A wide variety of raw materials are used in the manufacture of paints but they can be grouped according to their function.

Medium, vehicle or binder are terms used to refer to the oils or resins or combinations of the two that form the basis of all paints. Linseed oil is an example of a vegetable oil used as a binder. In al cases it must have the ability to change from a low viscosity liquid into a hard plastic film at the same time binding together the fine particles of pigment. The actual properties of the binder may be modified to a large extent by the pigment. Three main properties are required of the solid film:

a) It must have the correct gloss: All binders are glossy but have considerable variations.

b) It must adhere to the substrate (the surface being painted).

c) It needs the correct mechanical properties, this refers to the qualities of the combined film and substrate and include bending, scratching ad impact.

Pigments are fine insoluble crystalline particles which give colour to the paint. They may be organic or inorganic compounds. If the resulting hardened paint film is to be glossy, the pigment must all be below the surface. The amount of gloss is determined but the ratio of pigment to binder, usually measured on a volume basis. Very glossy paints with less pigment have a poor binding power while very matt ones are underbound. Increasing the pigment proportions increases the hardness but decreases flexibility. Other properties such as corrosion resistance and exterior durability are all affected by the quality and quantity of pigment.

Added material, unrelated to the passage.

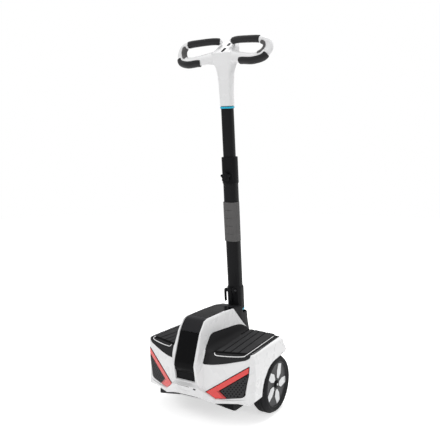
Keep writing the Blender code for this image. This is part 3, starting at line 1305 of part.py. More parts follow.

Extenders are used to improve other properties of the paint although they have little or no pigmentary value. They can for instance used to control the amount of gloss. A semi-gloss paint might need so much pigment to achieve the correct gloss characteristics that it would not pour and would leave heavy brush marks. The addition of a filler such as china clay will considerably reduce cost and at the same time improve viscosity and finish. Only enough pigment to give colour and hiding power is needed. The amount of extender used varies depending on the paint but may be as much as 45 percent. Materials used as extenders do not affect the colour because their refractive index is very close to that of the soil.

Solvents are volatile liquids added at a suitable stage to lower the viscosity of the wet paint. They must evaporate very rapidly when the paint is applied to a surface so that high viscosity is obtained and hence freedom from runs. The solvent can affect the final result and it is vital that the correct type is used for any particular resin system.

Driers are added to oil bound paints to accelerate drying process. Compounds of lead, manganese or cobalt are most common.

Film Formation:

Paints may be divided into two groups according to the system by which the hardened film is formed. These are non-convertible and convertible paints.

Non-convertible System rely entirely on solvent evaporation for their drying process. They have the advantage of simplicity and ability to dry very fast. However they tend to produce thin films with poor adhesion and chemical resistance. In addition they can be dissolved by the original solvent which produce difficulties when recoating unless spraying techniques are used.

Convertible Systems are those where low molecular weight, low viscosity material is changed to a high molecular weight hardened film. This is a chemical change not merely a physical one as is the case when non-convertible system. The hardening process goes through three stages:

  1. Uncured stage where solvents dissolve the resin. All paints must be in this stage before application.
  2. Part cured stage where solvents may make the resin swell
  3. Cured stage where solvents have no chemical effect on the film.